Потом Женя узнает: в том августе, по вечерам, когда старшая дочь Соня выходила из маминой палаты, она еще долго не могла уехать из больницы, даже отойти от нее больше чем на сто метров. Ей казалось, что мама может что-нибудь с собой сделать. Поэтому Соня стояла внизу, в скверике перед входом в Онкоцентр, и смотрела на горящие окна Каширки, пытаясь разглядеть самое важное в тот момент в своей жизни окно, мамино. Пыталась на расстоянии почувствовать, как там мама? Что она делает? О чем думает? Чего боится? В какой-то момент внезапного резкого страха за маму Соня даже спросила у врачей, нет ли здесь палат без балкона. Оставаться на ночь родственникам пациентов нельзя. И это время – ночь – для семьи самое тревожное.
Состояние Паниной не улучшается.

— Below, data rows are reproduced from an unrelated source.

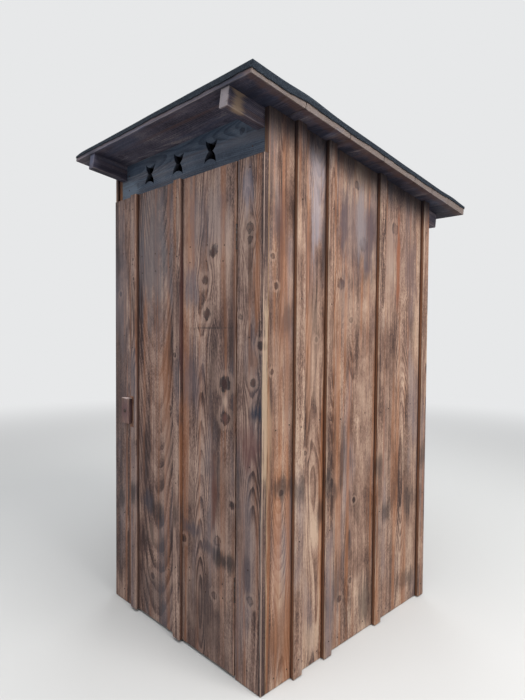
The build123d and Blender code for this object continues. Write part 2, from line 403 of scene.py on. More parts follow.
@dataclass(frozen=True)
class TimberFinish:
    """The finish of one timber, or of like timbers side by side in one node."""

    name: str
    stain: Stain
    lay: Lay
    lanes: tuple[Span, ...]
    face: float
    inward: float
    thick: float
    pith: Span = (0.0, 0.05)
    taper: float = 0.02
    ring: float = 0.0055
    knots: tuple[Knot, ...] = ()
    smudges: tuple[Smudge, ...] = ()
    seed: float = 0.0
    tilt: float = 0.0
    lift: float = 0.0
    edge_share: float = 0.8
    # The eaves' level, under which painted shade of the roof is laid; 0 lays none.
    eaves: float = 0.0
    grime: float = 0.0
    grime_reach: float = 0.035
    arris_reach: float = 0.0045
    relief: float = 0.0008
    raw_back: bool = False

    def material(self) -> bpy.types.Material:
        """Builds the material.

        Returns:
            The finished material.
        """
        material, g = new_material(self.name)
        spot = self._spot(g)
        flow, size, dark = self._knots(spot)
        late, fade = self._rings(spot, flow)
        if self.knots:
            fade = fade.most(1.0 - size.rise(1.2, 3.4))
        fibre = spot.noise(520.0, 6.0, 2.0, 0.6)
        streak = spot.noise(58.0, 0.8, 3.0, 0.62)
        broad = spot.noise(15.0, 1.6, 4.0, 0.6, (2.0, 4.0, 8.0))
        cloud = spot.noise(9.0, 4.5, 4.0, 0.62, (8.0, 2.0, 6.0))
        stipple = spot.noise(300.0, 90.0, 2.0, 0.7)
        brushed = spot.noise(6.0, 2.0, 2.0, 0.5, (4.0, 9.0, 7.0)).rise(0.42, 0.62)
        tone = (streak - 0.5) * 1.15 + (broad - 0.5) * 1.3 + (cloud - 0.5) * 1.6 + (fibre - 0.5) * 0.6
        tone = (stipple - 0.5) * (brushed * 0.8 + 0.7) + tone
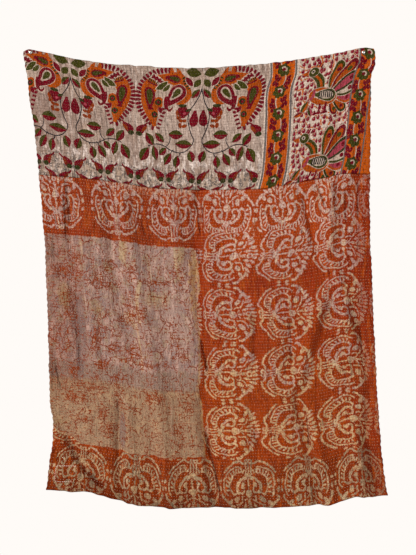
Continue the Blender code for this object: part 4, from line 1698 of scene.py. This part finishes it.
def crack_net(tree, cloth, cell, wander, width):
    """Lines between cells about cell mm wide: 1 on a line, 0 off it."""
    bend = noise_node(tree, cloth.vector, 1.4 / cell, 2.0, 0.6)
    moved = vector_math(tree, "MULTIPLY_ADD", bend.outputs[1], (wander, wander, 0.0),
                        cloth.vector)
    net = cells(tree, cell, "DISTANCE_TO_EDGE")
    feed(tree, net.inputs["Vector"], moved)
    return Value(tree, net.outputs["Distance"]).ramp(0.70 * width / cell, 0.30 * width / cell)


def paint_cracks(canvas, tree, cloth):
    """Fine orange cracks: branching lines, and dashes along the threads."""
    gather = gathered(Place(cloth.s, cloth.t), CRACKED)
    drift = noise_value(tree, cloth.vector, 1 / 46.0, 3.0, 0.6)
    gather = gather.times_plus(0.13, drift.ramp(0.35, 0.70, -0.02, 0.05))
    nets = ((54.0, 16.0, 2.6, 0.51), (26.0, 9.0, 2.6, 0.555), (12.0, 5.0, 2.4, 0.635))
    for cell, wander, width, least in nets:
        near = crack_net(tree, cloth, cell, wander, width)
        broken = noise_value(tree, cloth.vector, 1.3 / cell, 2.0, 0.6) + gather * 1.4
        canvas.paint(near * broken.ramp(least, least + 0.06, 0.0, 0.95), srgb(128, 46, 10))
    for stretch, least in (((0.24, 1.0), 0.680), ((1.0, 0.28), 0.705)):
        dashes = noise_value(tree, cloth.vector, 1 / 4.8, 1.0, 0.5, stretch) + gather
        canvas.paint(dashes.ramp(least, least + 0.04, 0.0, 0.88), srgb(140, 56, 14))
    jitter = noise_value(tree, cloth.vector, 1 / 14.0, 3.0, 0.7)
    bent = Place(jitter.times_plus(16.0, cloth.s - 8.0), jitter.times_plus(-16.0, cloth.t + 8.0))
    broken = noise_value(tree, cloth.vector, 1 / 8.0, 2.0, 0.6)
    for row in LONG_CRACKS:
        crack = shape_field(bent, row)
        canvas.paint(crack.ramp(0.6, -0.6, 0.0, 0.9) * (broken > 0.42), srgb(138, 54, 12))
    blots = noise_value(tree, cloth.vector, 1 / 9.0, 4.0, 0.7) + gather
    canvas.paint(blots.ramp(0.755, 0.81, 0.0, 0.80), srgb(146, 60, 16))


# Painted highlights along the pale field's creases, where the cloth is also a little faded.
PALE_CREASE_HIGHLIGHTS = tuple(Stroke(*row) for row in (
    (303, 664, 334, 758, 8, 0),
    (518, 664, 546, 785, 10, 0),
    (150, 690, 160, 742, 5, 0),
    (606, 690, 634, 790, 10, 0),
    (392, 800, 372, 960, 16, 6),
    (418, 700, 440, 800, 6, 0),
    (352, 960, 372, 1130, 8, 0),
))


# Painted highlights along creases of the rust cloth.
RUST_CREASE_HIGHLIGHTS = tuple(Stroke(*row) for row in (
    (288, 458, 303, 662, 9, 2),
    (318, 458, 372, 510, 8, 4),
    (496, 458, 532, 560, 9, 6),
    (560, 458, 600, 560, 6, 4),
    (632, 480, 637, 590, 7, 0),
    (845, 560, 842, 640, 8, 0),
    (1092, 470, 1122, 600, 9, 4),
    (1140, 470, 1160, 620, 9, 2),
))


PALE_TONES = (
    Tone(32.0, 4.0, 0.65, None, 0.48, 0.66, 0.60, srgb(168, 144, 110)),
    Tone(40.0, 3.0, 0.6, (1.0, 0.5), 0.48, 0.66, 0.60, srgb(144, 122, 118)),
    Tone(24.0, 3.0, 0.6, (1.0, 0.35), 0.50, 0.66, 0.80, srgb(204, 166, 150)),
)


def paint_pale_field(tree, cloth, inside):
    """Mauve grey above, beige below, with orange where the wax cracked, painted highlights, a
    painted pool of light and painted shade.
    """
    s, t = cloth.s, cloth.t
    vector = cloth.vector
    at = Place(s, t)
    canvas = Canvas(tree, srgb(170, 136, 123))
    canvas.paint_tones(vector, PALE_TONES)
    # The beige lower part, with a greyer band along its top.
    edge = noise_value(tree, vector, 1 / 22.0, 3.0, 0.6).times_plus(26.0, t - 13.0)
    canvas.paint(edge.ramp(1120.0, 1136.0, 0.0, 0.70), srgb(146, 119, 102))
    canvas.paint(edge.ramp(1186.0, 1202.0, 0.0, 0.80), srgb(167, 131, 99))
    light = noise_value(tree, vector, 1 / 36.0, 3.0, 0.6)
    canvas.paint(light.ramp(0.50, 0.70, 0.0, 0.65) * (t > 1196.0), srgb(192, 155, 118))
    # Darker mauve strips along folds, partly painted shade, and yellow dye that crept in.
    strip = oval(at, 126, 1030, 91, 370, 50).at_most(oval(at, 276, 1362, 90, 150, 40))
    canvas.paint(strip.ramp(0.0, -4.0, 0.0, 0.60), srgb(134, 112, 106))
    yellow = gathered(at, (
        Patch(66, 895, 26, 60, 1.0), Patch(320, 700, 24, 60, 1.0), Patch(545, 700, 22, 60, 0.9),
        Patch(450, 865, 70, 36, 0.8), Patch(205, 930, 40, 40, 0.7), Patch(255, 770, 34, 30, 0.7),
        Patch(330, 945, 40, 40, 0.7), Patch(610, 740, 16, 60, 1.0), Patch(20, 1360, 50, 24, 0.6),
    ))
    creep = noise_value(tree, vector, 1 / 16.0, 4.0, 0.7)
    canvas.paint((yellow + creep).ramp(0.86, 1.40, 0.0, 0.60), srgb(186, 152, 100))
    rim = (s - inside * 0.2).ramp(560.0, 596.0) + creep
    canvas.paint(rim.ramp(1.30, 1.60, 0.0, 0.75), srgb(200, 150, 92))
    # Painted highlights along the creases.
    for row in PALE_CREASE_HIGHLIGHTS:
        highlight_line = shape_field(at, row)
        canvas.paint(highlight_line.ramp(3.0, -3.0, 0.0, 0.50), CREAM)
    # A painted pool of light.
    lit = oval(at, 505, 950, 90, 220, 100)
    canvas.paint(lit.ramp(10.0, -34.0, 0.0, 0.60), srgb(200, 164, 148))
    # Painted shade towards the left edge, where the cloth curls away.
    left_edge_shade = s.ramp(230.0, 60.0, 0.0, 0.85) * t.ramp(1300.0, 1200.0)
    canvas.paint(left_edge_shade, srgb(222, 208, 204), "MULTIPLY")
    paint_cracks(canvas, tree, cloth)
    return canvas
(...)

Любые попытки разговоров приводят к еще большей отчужденности и даже враждебности. Близким кажется, она нарочно их не слышит. Ей – они никогда не смогут ее понять. И пока что они не находят никаких правильных слов, чтобы объясниться.
Священник приехал. Был долгий и трудный разговор. Тот, который и должен был произойти в подобной ситуации. До конца Евгению, конечно, не отпустило. Но разговор со внимательным, слушающим, хотя и посторонним, человеком сделал свое дело. Она выговорилась. Он слушал ее и кивал. Говорил: «Всё, что вы чувствуете, – это нормально, так чувствуют себя и другие онкологические больные. Депрессия – это тоже нормально, и страх – нормально. Человеку свойственно бояться. Вы не должны переставать любить себя и беречь свою жизнь даже в этом состоянии…» Он говорил правильные, важные, спокойные и внимательные вещи. Те, которые ей были так нужны. Умный и чуткий человек, он спас Евгению Панину тем, что сумел неожиданно стать ее психологом. Тем самым онкопсихологом, ставки которого как не было, так и нет в тарифной сетке российского Министерства здравоохранения.